IMD director general M Mohapatra said central India has also recorded heatwaves in March. “In our long-range forecast for March, we have said these areas particularly Gujarat, southwest Rajasthan, Maharashtra, Odisha are likely to record very high temperatures. The immediate reason for such high temperatures is the south-easterly wind blowing towards central India from very warm regions.”

 

Skymet Weather vice president (climate and meteorology) Mahesh Palawat said dry and hot winds from the Thar desert were blowing across parts of north and central India. “This is why maximum temperatures have spiked.

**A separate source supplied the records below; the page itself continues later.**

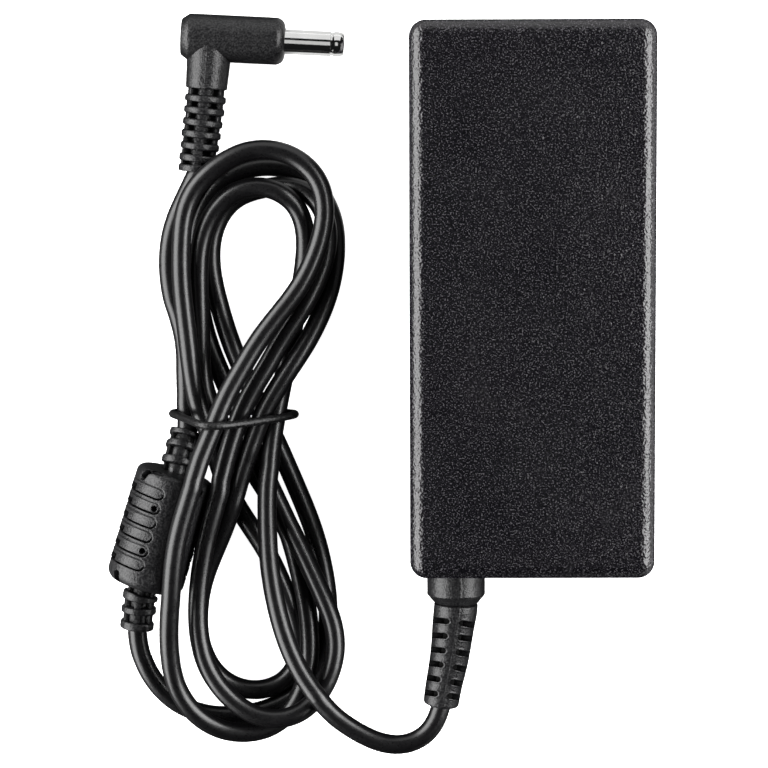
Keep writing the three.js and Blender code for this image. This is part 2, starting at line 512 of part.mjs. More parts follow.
// Strain reliefs. Stations: x, y, z, radius. Rings sit on the three middle stations.
const CHOKE_RELIEFS = [
  { // +Y end
    stations: [
      [-70.79, -36, 7.5, 3], [-70.2, -32.7, 7, 3], [-69.4, -30.01, 5.9, 2.95],
      [-68.72, -27.5, 4.75, 2.95], [-68.6, -26.9, 4.6, 2.95],
    ],
    ringRadii: [3.35, 3.35, 3.35],
  },
  { // -Y end
    stations: [
      [-77.5, -58.2, 7.85, 3], [-78.25, -60.83, 7.85, 3], [-78.6, -63.5, 7.75, 3],
      [-79.02, -66.8, 7.6, 2.95], [-79.12, -67.4, 7.55, 2.95],
    ],
    ringRadii: [3.6, 3.55, 3.4],
  },
];

function chokeJacket() {
  const profileHalf = [[0, 0], [4.9, 0], [7, 0.9], [CHOKE_R, 3]]; // radius, depth from the end
  const profile = [
    ...profileHalf.map(([r, depth]) => [r, depth - CHOKE_HALF_L]),
    ...profileHalf.toReversed().map(([r, depth]) => [r, CHOKE_HALF_L - depth]),
  ];
  const reliefs = CHOKE_RELIEFS.flatMap(({ stations, ringRadii }) => [
    loft(stations, 10),
    ...ringRadii.map((r, i) => reliefRing(...stations.slice(i, i + 3), r, 1.5)),
  ]);
  const coreEnd = (side) => pointAlong(CHOKE_CENTRE, CHOKE_AXIS, side * (CORE_HALF_L + GAP));
  return cut(union([turned(profile, CHOKE_CENTRE, CHOKE_AXIS, 20), ...reliefs]),
    sweep(CHOKE_RUN, BORE_R, 10, 16),
    rod(coreEnd(-1), coreEnd(1), 14, CORE_R + GAP));
}

add('choke_jacket', chokeJacket(), MATERIAL.moulding);
add('ferrite_core',
  tube(2.9, CORE_R, -CORE_HALF_L, CORE_HALF_L, CHOKE_CENTRE, CHOKE_AXIS, 14), MATERIAL.ferrite);

// ---- plug -----------------------------------------------------------------
const PLUG_Z = 4.7;
const HEAD_CLOSED = [-69.02, 51.23, PLUG_Z];
const HEAD_OPEN = [-48.35, 50.13, PLUG_Z]; // barrel end
const HEAD_R = 4.65;
const BARREL_R = 2.4;
const BARREL_INSIDE = 7.6; // length within the head
const BARREL_OUT = 11.2; // length outside it
const HEAD_AXIS = directionFrom(HEAD_CLOSED, HEAD_OPEN);
const inHead = (depth) => pointAlong(HEAD_OPEN, HEAD_AXIS, -depth);
// Strain relief rings: x, y, radius.
const PLUG_RINGS = [
  [-64.37, 39.05, 4.06], [-64.64, 36.67, 4.02], [-64.96, 34.29, 3.95], [-65.28, 31.97, 3.92],
  [-65.58, 29.62, 3.84], [-65.9, 27.25, 3.8], [-66.12, 25.2, 3.75],
];
const atPlugZ = ([x, y]) => [x, y, PLUG_Z];
const RING_CENTRES = PLUG_RINGS.map(atPlugZ);
const PLUG_RUN = [...[[-64, 42.5], [-64.25, 40.2]].map(atPlugZ), ...RING_CENTRES];

function plugBody() {
  const headL = vector(HEAD_CLOSED).distanceTo(vector(HEAD_OPEN));
  const headProfile = [
    [0, 0], [3.55, 0], [HEAD_R, 1.45], [HEAD_R, headL - 1.8],
    [4.15, headL - 0.6], [3.2, headL], [0, headL],
  ];
  const neck = [
    [-63.35, 50.6, PLUG_Z, 4.35], [-63.7, 46.2, PLUG_Z, 4.28], [-64.18, 40.7, PLUG_Z, 4.08],
  ];
  const reliefEnd = [-66.2, 24.5, PLUG_Z];
  const rings = RING_CENTRES.map((centre, i) => reliefRing(
    RING_CENTRES[i - 1] ?? [-64.1, 41.2, PLUG_Z], centre,
    RING_CENTRES[i + 1] ?? centre, PLUG_RINGS[i][2], 1.4));
  const body = union([
    turned(headProfile, HEAD_CLOSED, HEAD_AXIS, 18),
    loft(neck, 16),
    loft([...PLUG_RUN, reliefEnd].map((point) => [...point, 3.1]), 10),
    ...rings,
  ]);
  const borePath = [[-63.6, 46.2, PLUG_Z], ...PLUG_RUN, reliefEnd, [-66.55, 23.2, PLUG_Z]];
  return cut(body,
    sweep(borePath, BORE_R, 8, 9),
    rod(inHead(8), inHead(-CUT), 16, BARREL_R + GAP));
}

add('plug_body', plugBody(), MATERIAL.moulding);
add('cord_in_plug', sweep([[-63.62, 45.8, PLUG_Z], ...PLUG_RUN, [-66.18, 24.7, PLUG_Z]],
  CORD_R, CORD_SIDES, 10), MATERIAL.cordInside);
add('plug_barrel', tube(1.85, BARREL_R, 0, BARREL_INSIDE + BARREL_OUT,
  inHead(BARREL_INSIDE), HEAD_AXIS, 18), MATERIAL.barrel);
add('plug_insulator', tube(0.95, 1.55, 0, 15.6, inHead(5), HEAD_AXIS, 12), MATERIAL.insulator);
add('plug_centre_pin', turned([[0, 0], [0.55, 0], [0.55, 14.2], [0.3, 14.8], [0, 14.8]],
  inHead(5.2), HEAD_AXIS, 12), MATERIAL.centrePin);

// ---- tie ------------------------------------------------------------------
add('cable_tie', closedRing(TIE_PATH, 0.75, 6, 44), MATERIAL.tie);

export default group;
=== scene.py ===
# A power adapter lying on the floor (z = 0): a black brick with a mains inlet, and a cord
# wound into a coil, with a ferrite choke, a right-angled barrel plug and a rubber tie.
# The brick is centred on x = y = 0 with its length along y: inlet at +y, cord boot at -y.
# The coil lies beside it at -x, with the plug beyond the coil's +y end.
# Sizes are in millimetres; meshes, lights and textures are in metres.
import json
import math
import bmesh
import bpy
import numpy as np
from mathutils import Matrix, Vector


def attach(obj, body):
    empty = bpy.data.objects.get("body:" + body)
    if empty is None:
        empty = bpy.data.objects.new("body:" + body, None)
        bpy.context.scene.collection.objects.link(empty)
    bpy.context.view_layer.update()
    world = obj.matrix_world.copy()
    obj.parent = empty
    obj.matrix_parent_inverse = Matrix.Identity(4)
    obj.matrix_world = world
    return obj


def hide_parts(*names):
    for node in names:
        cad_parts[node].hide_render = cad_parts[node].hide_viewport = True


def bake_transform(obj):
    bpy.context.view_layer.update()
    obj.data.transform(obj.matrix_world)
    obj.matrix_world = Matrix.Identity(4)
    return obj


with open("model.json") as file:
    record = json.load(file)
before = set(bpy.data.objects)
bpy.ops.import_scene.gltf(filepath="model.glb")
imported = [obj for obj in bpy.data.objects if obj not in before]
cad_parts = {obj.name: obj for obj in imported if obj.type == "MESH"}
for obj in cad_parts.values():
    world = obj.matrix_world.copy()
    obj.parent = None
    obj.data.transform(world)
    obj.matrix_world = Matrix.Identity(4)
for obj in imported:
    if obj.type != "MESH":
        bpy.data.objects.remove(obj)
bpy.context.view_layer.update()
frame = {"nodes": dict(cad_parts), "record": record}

MM = 0.001
UP = np.array([0, 0, 1.0])


# ------------------------------------------------------------------ numbers
def points(text):
    """Rows of 'x,y,z' parted by spaces."""
    return np.array([row.split(",") for row in text.split()], float)


def unit(vectors):
    return vectors / np.linalg.norm(vectors, axis=-1, keepdims=True)


def around(count):
    """Evenly spaced angles of a full turn."""
    return np.linspace(0, 2 * np.pi, count, endpoint=False)


def smoothstep(x, start, end):
    t = np.clip((x - start) / (end - start), 0, 1)
    return t * t * (3 - 2 * t)


def bell(x, width):
    return np.exp(-(x / width) ** 2)


def level(vector):
    """The vector's level part, at unit length."""
    return np.array([vector[0], vector[1], 0]) / math.hypot(vector[0], vector[1])


def length_to(path, index):
    """Length of a polyline up to one of its points."""
    return float(np.linalg.norm(np.diff(path, axis=0), axis=1)[:index].sum())


# ------------------------------------------------------------------ curves
def second_derivatives(s, knots):
    """Second derivatives of the natural cubic spline at its knots."""
    count = len(s)
    step = np.diff(s)
    matrix = np.zeros((count, count))
    right = np.zeros((count, knots.shape[1]))
    matrix[0, 0] = matrix[-1, -1] = 1
    for i in range(1, count - 1):
        matrix[i, i - 1:i + 2] = step[i - 1], 2 * (step[i - 1] + step[i]), step[i]
        right[i] = 6 * ((knots[i + 1] - knots[i]) / step[i]
                        - (knots[i] - knots[i - 1]) / step[i - 1])
    return np.linalg.solve(matrix, right)


class Curve:
    """Natural cubic spline by arc length, continued straight past its ends."""

    def __init__(self, knots):
        self.knots = np.asarray(knots, float)
        spans = np.linalg.norm(np.diff(self.knots, axis=0), axis=1)
        self.s = np.r_[0, np.cumsum(spans)]
        self.bend = second_derivatives(self.s, self.knots)
        self.length = self.s[-1]

    def __call__(self, s):
        s = np.atleast_1d(np.asarray(s, float))
        held = np.clip(s, 0, self.length)
        k = np.clip(np.searchsorted(self.s, held) - 1, 0, len(self.s) - 2)
        step = (self.s[k + 1] - self.s[k])[:, None]
        a = (self.s[k + 1] - held)[:, None] / step
        b = 1 - a
        place = a * self.knots[k] + b * self.knots[k + 1]
        place += ((a ** 3 - a) * self.bend[k] + (b ** 3 - b) * self.bend[k + 1]) * step * step / 6
        place += np.where(s < 0, s, 0)[:, None] * unit(self.knots[1] - self.knots[0])
        past = np.where(s > self.length, s - self.length, 0)
        place += past[:, None] * unit(self.knots[-1] - self.knots[-2])
        return place


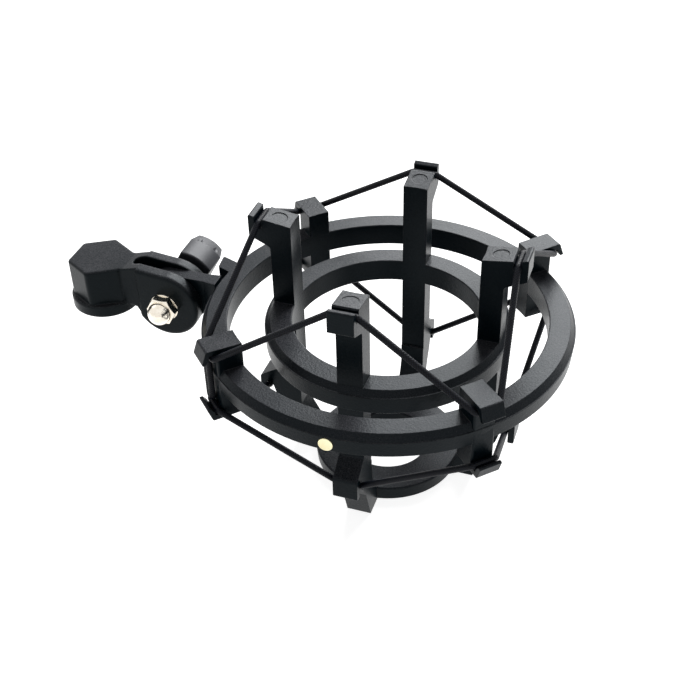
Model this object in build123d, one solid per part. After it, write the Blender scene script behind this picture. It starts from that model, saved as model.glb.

Now gradually wind direction will start changing. In the next 24-48 hours, there may be marginal relief.”

 

Council on Energy, Environment, and Water (CEEW) Programme Lead Abinash Mohanty said IMD’s recent heatwave warning highlights the impact of climate extremities in recent years, which aligns with the projection of the Intergovernmental Panel on Climate Change report. “The increase in intensity and frequency of extreme events like heat waves is a result of human-induced landscape disruption and micro-climate change, leading to temperature and precipitation anomalies.”

 

Mohanty said CEEW’s Climate Vulnerability Index suggests Indian districts have undergone a 45% change in their landscape attributes (tree cover, forest coves, wetlands, mangroves, among others), thereby triggering these heat extremities. “Rapid deployment of nature-based solutions can mitigate the impact of micro-climate changes and heatwaves. They also pay a double dividend of enhancing resilience, as well as generating socio-economic and environmental benefits that can climate-proof lives and livelihoods.”